Greatest hits album by Cristian Castro
- Released: September 10, 2002
- Recorded: 1997–2002
- Genre: Latin pop, compilation
- Label: BMG U.S. Latin

Cristian Castro chronology
| Azul (2001) | Grandes Hits (2002) | Amar Es (2003) |

= Grandes Hits =

Grandes Hits is the first greatest hits collection released from Mexican singer Cristian Castro. It was released on September 10, 2002 by BMG. The compilation featured three never released tracks from Cristian.

== Track listing ==

| No. | Title | Writer(s) | Original album | Length |
|---|---|---|---|---|
| 1. | "Lloran Las Rosas" | Alfredo Matheus | Lo Mejor de Mí | 4:27 |
| 2. | "Por Amarte Así" | Alejandro Montalbán, Eduardo Reyes | Mi Vida Sin Tu Amor | 4:32 |
| 3. | "Cuando Me Miras Así" | Adrián Possé, Marc Martín | Never released | 4:21 |
| 4. | "Azul" | Kike Santander, Gustavo Santander | Azul | 4:24 |
| 5. | "Volver A Amar" | Kike Santander | Mi Vida Sin Tu Amor | 4:42 |
| 6. | "Escondidos (feat. Olga Tañon)" | Mauricio Abaroa, Rudy Pérez | Te Acordarás de Mí | 4:28 |
| 7. | "Miedo" | Estéfano, Julio C. Reyes | Never released | 4:48 |
| 8. | "Yo Quería" | Toto Cutugno (adapt. Cristian Castro) | Azul | 4:18 |
| 9. | "Pasión (feat. Grupo Límite)" | Alicia Villareal | De Corazón al Corazón | 4:18 |
| 10. | "Lloviendo Estrellas" | Alejandro Montalbán, Eduardo Reyes | Azul | 4:17 |
| 11. | "Verónica" | Cristian Castro | Mi Vida Sin Tu Amor | 4:35 |
| 12. | "Soledad" | Danilo Ballo | Never released | 4:32 |
| 13. | "Ella (feat. José Alfredo Jiménez)" | José Alfredo Jiménez | Tributo a J.A. Jimenez | 3:13 |
| 14. | "Mi Vida Sin Tu Amor" | Kike Santander | Mi Vida Sin Tu Amor | 3:33 |
| 15. | "Lo Mejor de Mí" | Rudy Pérez | Lo Mejor de Mí | 3:57 |
| 16. | "Después de Ti...¿Qué? (feat.

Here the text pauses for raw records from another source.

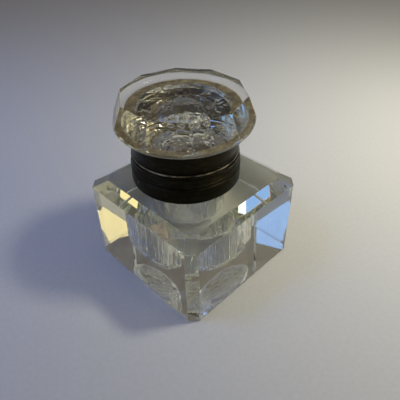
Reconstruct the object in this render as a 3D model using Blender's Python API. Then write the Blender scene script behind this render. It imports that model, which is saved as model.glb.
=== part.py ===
"""Square cut-glass inkwell with a hinged brass collar and a faceted glass lid.

Metres, +Z up.  The origin is the middle of the block's underside, and the block's
sides are square to X and Y.  The neck stands a little to -X of the block's middle,
and the lid swings back over the +Y side on a small three-knuckle hinge.
"""
import math

import bmesh
import bpy
from mathutils import Matrix, Vector

MM = 0.001
GAP = 0.3 * MM                     # kept between two pieces that touch

# Block
BLOCK_WIDTH = 50.0 * MM
BLOCK_HEIGHT = 33.0 * MM
BEVEL_RUN = 4.1 * MM               # top bevel, measured across
BEVEL_DROP = 2.8 * MM              # top bevel, measured down
CORNER_CUT = 2.7 * MM              # each upright corner is cut back by this much
FOOT_CUT = 0.5 * MM                # fine chamfer round the underside
AXIS_X = -3.0 * MM                 # neck, collar and lid are turned round this upright line

# Neck and well
NECK_RADIUS = 14.8 * MM
NECK_TOP = 42.5 * MM
NECK_ROOT = 30.0 * MM              # the neck starts inside the block
WELL_RADIUS = 12.9 * MM
WELL_FLOOR = 6.5 * MM
WELL_ROUND = 4.0 * MM              # radius between the well's wall and floor

# Collar
SPLIT = 44.05 * MM                 # half way between the collar's two halves
COLLAR_BORE = 16.1 * MM
COLLAR_RADIUS = 17.2 * MM
COLLAR_FOOT = BLOCK_HEIGHT + 2.0 * GAP
COLLAR_HEAD = 50.6 * MM
FLANGE_RADIUS = 17.8 * MM
FLANGE_TOP = 38.6 * MM
EDGE_CUT = 0.3 * MM
GROOVE_DEPTH = 0.3 * MM
GROOVE_HALF = 0.2 * MM
RIDGE_RADIUS = 0.5 * MM
COVE_RADIUS = 1.35 * MM
COVE_FLOOR = 17.0 * MM             # the cove's smallest radius from the axis
COVE_HEIGHT = 41.4 * MM
BEAD_RADIUS = 0.65 * MM
RIM_BORE = 13.0 * MM
RIM_SHEET = 0.7 * MM               # thickness of the rim's metal
RIM_HEAD = 45.2 * MM

# Lid
GIRDLE_RADIUS = 21.9 * MM
GIRDLE_HEIGHT = 54.5 * MM
BELLY_RADIUS = 3.6 * MM            # roundness of the lid's underside
SHOULDER_RADIUS = 20.6 * MM        # the uncut lid's size at its top
TABLE_INRADIUS = 18.4 * MM
LID_TOP = 61.5 * MM
FACETS = 10
FACET_SLOPE = 0.385                # how far a facet spreads for each unit it drops
STUB_RADIUS = 14.6 * MM
STUB_FOOT = 45.9 * MM
RECESS_RADIUS = 10.0 * MM
RECESS_DEPTH = 3.8 * MM

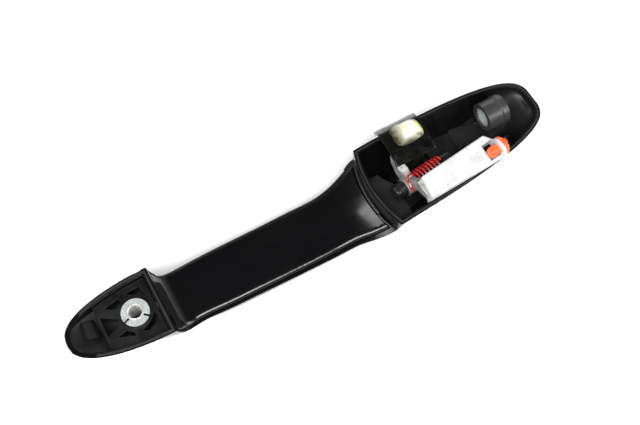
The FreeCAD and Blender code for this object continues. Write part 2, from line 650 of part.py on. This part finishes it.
def bellcrank():
    """Cast lever: hub, curved finger under the hook, and the long arm."""
    hub = rod(4.2, Vector(3.9, 0, 0), Vector(8.3, 0, 0))
    centre = ((8.0, -1.5), (7.6, 2.8), (6.2, 5.9), (5.8, 8.8), (6.6, 12.6))
    outer = [Vector(u - 1.9, v, -9) for u, v in centre]
    inner = [Vector(u + 1.9, v, -9) for u, v in reversed(centre)]
    plan = Part.Wire([curve(outer), Part.makeLine(outer[-1], inner[0]), curve(inner),
                      Part.makeLine(inner[-1], outer[0])])
    rise = [Vector(2, v, h) for v, h in ((-2, -3), (-2, 4.0), (3, 5.6), (7, 8.6), (11, 11.6), (13, 12.0),
                                         (13, 9.0), (9, 5.4), (5, 0.5), (2, -3))]
    finger = Part.Face(plan).extrude(Vector(0, 0, 26)).common(prism(rise, Vector(12, 0, 0)))
    finger = finger.common(box(3.9, 8.6, -5, 15, -9, 20))
    slope = [Vector(4, v, h) for v, h in ((-4.4, 13.0), (-16.4, 9.1), (-16.4, 5.7), (-4.4, 8.6))]
    arm = prism([Vector(u, v, 0) for u, v in ARM_TOP], Vector(0, 0, 20)).common(prism(slope, Vector(46, 0, 0)))
    bevel = [Vector(3.0, -BIG, 13.6), Vector(9.6, -BIG, 13.6), Vector(3.0, -BIG, 5.5)]
    arm = arm.cut(prism(bevel, Vector(0, 2 * BIG, 0)))
    arm = arm.makeFillet(ARM_ROUND, [e for e in arm.Edges if e.BoundBox.ZMax > 8.9])
    web = prism([Vector(6.0, v, h) for v, h in ((2, -3.4), (2, 3.6), (-5, 11.0), (-13.6, 8.4), (-12.5, 5.9),
                                                (-5.0, 4.0), (-2.6, -3.2))], Vector(2.4, 0, 0))
    pocket = box(39.4, 45.0, -15.4, -7.8, 7.3, 20)
    end_wall = rod(4.7, Vector(45.0, CLIP_V, CLIP_H), Vector(46.4, CLIP_V, CLIP_H))
    shape = hub.fuse([finger, web, arm]).cut(pocket).fuse(end_wall)
    shape = shape.cut(rod(2.45 + RUNNING, Vector(44, CLIP_V, CLIP_H), Vector(48, CLIP_V, CLIP_H)))
    return place(shape.cut(rod(2.6, Vector(3, 0, 0), Vector(12, 0, 0))))


def hub_bush():
    return place(tube(2.6, PIN_R + RUNNING, Vector(3.9, 0, 0), Vector(8.3, 0, 0)))


def rod_clip():
    """Plastic clip that snaps into the arm's end wall and grips the latch rod."""
    axis = [Vector(u, CLIP_V, CLIP_H) for u in (43.0, 46.5, 47.9)]
    neck = rod(2.45, axis[0], axis[1])
    ball = Part.makeSphere(2.6, Vector(42.2, CLIP_V, CLIP_H), X)
    flange = rod(4.6, axis[1], axis[2])
    shape = fuse(ball, neck, flange)
    return place(shape.cut(rod(ROD_R, Vector(41.0, CLIP_V, CLIP_H), Vector(50, CLIP_V, CLIP_H))))


def clip_gate():
    """Turn-over gate of the rod clip, outside the flange."""
    ring = tube(3.4, ROD_R, Vector(47.9, CLIP_V, CLIP_H), Vector(49.1, CLIP_V, CLIP_H))
    arm = box(47.9, 49.1, CLIP_V - 1.0, CLIP_V + 1.0, CLIP_H + 2.0, CLIP_H + 4.4)
    return place(ring.fuse(arm))


# ---------------------------------------------------------------- torsion spring
SPRING_U = (9.2, 24.2)
SPRING_TURNS = 8
SPRING_R = 4.0
WIRE_R = 0.55


SPRING_LEG = ((0.0, 0.0, 4.0), (-0.8, 1.5, 5.5), (-2.2, 1.5, 6.0), (-3.9, 0.2, 5.4), (-4.4, -2.2, 4.7),
              (-4.4, -4.4, 3.2))


def torsion_spring():
    """Coil round the pivot pin, with one leg bent over the hub."""
    length = SPRING_U[1] - SPRING_U[0]
    helix = Part.makeLongHelix(length / SPRING_TURNS, length, SPRING_R)
    helix.rotate(Vector(0, 0, 0), Y, 90)
    helix.rotate(Vector(0, 0, 0), X, 180)
    helix.translate(Vector(SPRING_U[0], 0, 0))
    profile = Part.Wire(Part.makeCircle(WIRE_R, Vector(SPRING_U[0], 0, SPRING_R), Vector(0, 1, 0.15)))
    coil = Part.Wire(helix.Edges).makePipeShell([profile], True, True)
    path = Part.Wire(curve([Vector(SPRING_U[0] + u, v, h) for u, v, h in SPRING_LEG]))
    start = Part.Wire(Part.makeCircle(WIRE_R, path.Vertexes[0].Point, Vector(-0.4, 0.6, 0.6)))
    leg = path.makePipeShell([start], True, True)
    return place(coil.fuse([leg, Part.makeSphere(WIRE_R + 0.03, Vector(SPRING_U[0], 0, SPRING_R))]))


# ---------------------------------------------------------------- write the parts
def build():
    parts["outer_shell"] = outer_shell()
    parts["front_base"] = front_base()
    parts["front_insert"] = front_insert()
    parts["insert_washer"] = insert_washer()
    parts["front_tab"] = front_tab()
    parts["front_gasket"] = front_seal(0.8, 1.5)
    parts["rear_gasket"] = rim_ring(REAR, 0.8, 1.5, 0.9)
    parts["rear_base"] = rear_base()
    parts["rear_screw_boss"] = rear_screw_boss()
    parts["rear_bush"] = rear_bush()
    for i, (x, y, z) in enumerate(BASE_SCREWS):
        parts["base_screw_%d" % (i + 1)] = base_screw(x, y, z)
    parts["pivot_pin"] = pivot_pin()
    parts["pin_clip"] = pin_clip()
    parts["stop_bumper"] = stop_bumper()
    parts["grip_pin"] = grip_pin()
    parts["grip_plate"] = grip_plate()
    parts["pull_hook"] = pull_hook()
    parts["hook_pad"] = hook_pad()
    for i, x in enumerate((131.0, 141.5)):
        parts["hook_rivet_%d" % (i + 1)] = hook_rivet(x)
    parts["bellcrank"] = bellcrank()
    parts["hub_bush"] = hub_bush()
    parts["rod_clip"] = rod_clip()
    parts["clip_gate"] = clip_gate()
    parts["torsion_spring"] = torsion_spring()


build()
os.makedirs("parts", exist_ok=True)
for name, shape in parts.items():
    solids = shape.Solids
    if len(solids) == 1:
        shape = solids[0]
    shape.exportStep("parts/%s.step" % name)
    print(name, len(solids), shape.isValid(), round(shape.Volume, 1))
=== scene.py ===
"""Looks for the car door handle: camera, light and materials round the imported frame."""
import json
import math
import random

import bmesh
import bpy
from mathutils import Matrix, Vector
from mathutils.bvhtree import BVHTree


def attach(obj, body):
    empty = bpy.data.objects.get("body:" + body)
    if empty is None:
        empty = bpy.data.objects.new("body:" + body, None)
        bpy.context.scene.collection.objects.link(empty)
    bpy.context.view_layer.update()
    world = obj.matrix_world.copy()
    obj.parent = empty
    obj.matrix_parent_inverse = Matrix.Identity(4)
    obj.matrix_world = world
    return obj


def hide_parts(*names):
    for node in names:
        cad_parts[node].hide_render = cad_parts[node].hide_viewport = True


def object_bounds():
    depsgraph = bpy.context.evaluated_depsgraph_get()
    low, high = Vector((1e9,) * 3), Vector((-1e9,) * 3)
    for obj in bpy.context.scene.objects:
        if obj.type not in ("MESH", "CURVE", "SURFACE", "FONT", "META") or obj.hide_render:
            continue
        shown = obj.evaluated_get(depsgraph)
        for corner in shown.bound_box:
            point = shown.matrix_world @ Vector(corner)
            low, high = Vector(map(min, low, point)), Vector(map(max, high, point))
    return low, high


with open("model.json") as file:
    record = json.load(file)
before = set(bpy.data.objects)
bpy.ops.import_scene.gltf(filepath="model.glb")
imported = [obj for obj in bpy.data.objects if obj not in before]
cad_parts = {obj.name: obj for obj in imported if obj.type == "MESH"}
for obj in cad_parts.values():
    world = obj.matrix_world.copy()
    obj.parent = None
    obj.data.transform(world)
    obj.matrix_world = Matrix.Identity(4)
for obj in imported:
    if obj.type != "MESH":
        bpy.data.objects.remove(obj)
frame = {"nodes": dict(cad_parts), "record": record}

CAD_BOX = [list(corner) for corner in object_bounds()]
NODES = frame["nodes"]
BODIES = frame["record"]["behaviour"]["bodies"]
SLOT = {entry["node"]: entry["material_slot"] for entry in frame["record"]["subparts"]}
FLOOR_Z = CAD_BOX[0][2]
MM = 0.001
TURN = 2 * math.pi
BLACK = (0.0, 0.0, 0.0)


# ---------------------------------------------------------------- node helpers
def new_material(name):
    mat = bpy.data.materials.new(name)
    mat.use_nodes = True
    return mat, mat.node_tree.nodes["Principled BSDF"]


def link(mat, a, b):
    mat.node_tree.links.new(a, b)


def noise(mat, scale, detail=4.0, rough=0.55, stretch=(1, 1, 1)):
    nodes = mat.node_tree.nodes
    coords = nodes.new("ShaderNodeTexCoord")
    mapping = nodes.new("ShaderNodeMapping")
    mapping.inputs["Scale"].default_value = stretch
    tex = nodes.new("ShaderNodeTexNoise")
    tex.inputs["Scale"].default_value = scale
    tex.inputs["Detail"].default_value = detail
    tex.inputs["Roughness"].default_value = rough
    link(mat, coords.outputs["Object"], mapping.inputs["Vector"])
    link(mat, mapping.outputs["Vector"], tex.inputs["Vector"])
    return tex.outputs["Fac"]


def ramp(mat, source, low, high, start=0.35, end=0.65):
    """Blend from low to high, each a value or a colour, as the source goes from start to end."""
    node = mat.node_tree.nodes.new("ShaderNodeValToRGB")
    elements = node.color_ramp.elements
    elements[0].position = start
    elements[1].position = end
    for element, value in zip(elements, (low, high)):
        colour = value if isinstance(value, tuple) else (value, value, value)
        element.color = (*colour, 1)
    link(mat, source, node.inputs["Fac"])
    return node.outputs["Color"]


def mix(mat, factor, a, b):
    """Colour a where the factor is 0 and b where it is 1, each a colour or an output."""
    node = mat.node_tree.nodes.new("ShaderNodeMix")
    node.data_type = "RGBA"
    link(mat, factor, node.inputs["Factor"])
    for socket, value in ((node.inputs["A"], a), (node.inputs["B"], b)):
        if isinstance(value, tuple):
            socket.default_value = (*value, 1)
        else:
            link(mat, value, socket)
    return node.outputs["Result"]


def bump(mat, shader, height, strength, distance, radius=0.0002):
    """Fine relief, on top of edges that are softened by a small radius."""
    soft = mat.node_tree.nodes.new("ShaderNodeBevel")
    soft.samples = 6
    soft.inputs["Radius"].default_value = radius
    node = mat.node_tree.nodes.new("ShaderNodeBump")
    node.inputs["Strength"].default_value = strength
    node.inputs["Distance"].default_value = distance
    link(mat, soft.outputs["Normal"], node.inputs["Normal"])
    link(mat, height, node.inputs["Height"])
    link(mat, node.outputs["Normal"], shader.inputs["Normal"])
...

Raúl Di Blasio)" | Rudy Pérez | Lo Mejor de Mí | 5:30 |
| Total length: |  |  |  | 69:54 |

==Charts==

| Chart (2002) | Peak position |
|---|---|
| US Top Latin Albums (Billboard) | 13 |
| US Latin Pop Albums (Billboard) | 8 |
| US Heatseekers Albums (Billboard) | 33 |

== Sales and certifications ==

| Region | Certification | Certified units/sales |
| Argentina (CAPIF) | Gold | 20,000^{^} |
| Mexico (AMPROFON) | Gold | 75,000^{^} |
| Spain (PROMUSICAE) | Gold | 50,000^{^} |
^{^} Shipments figures based on certification alone.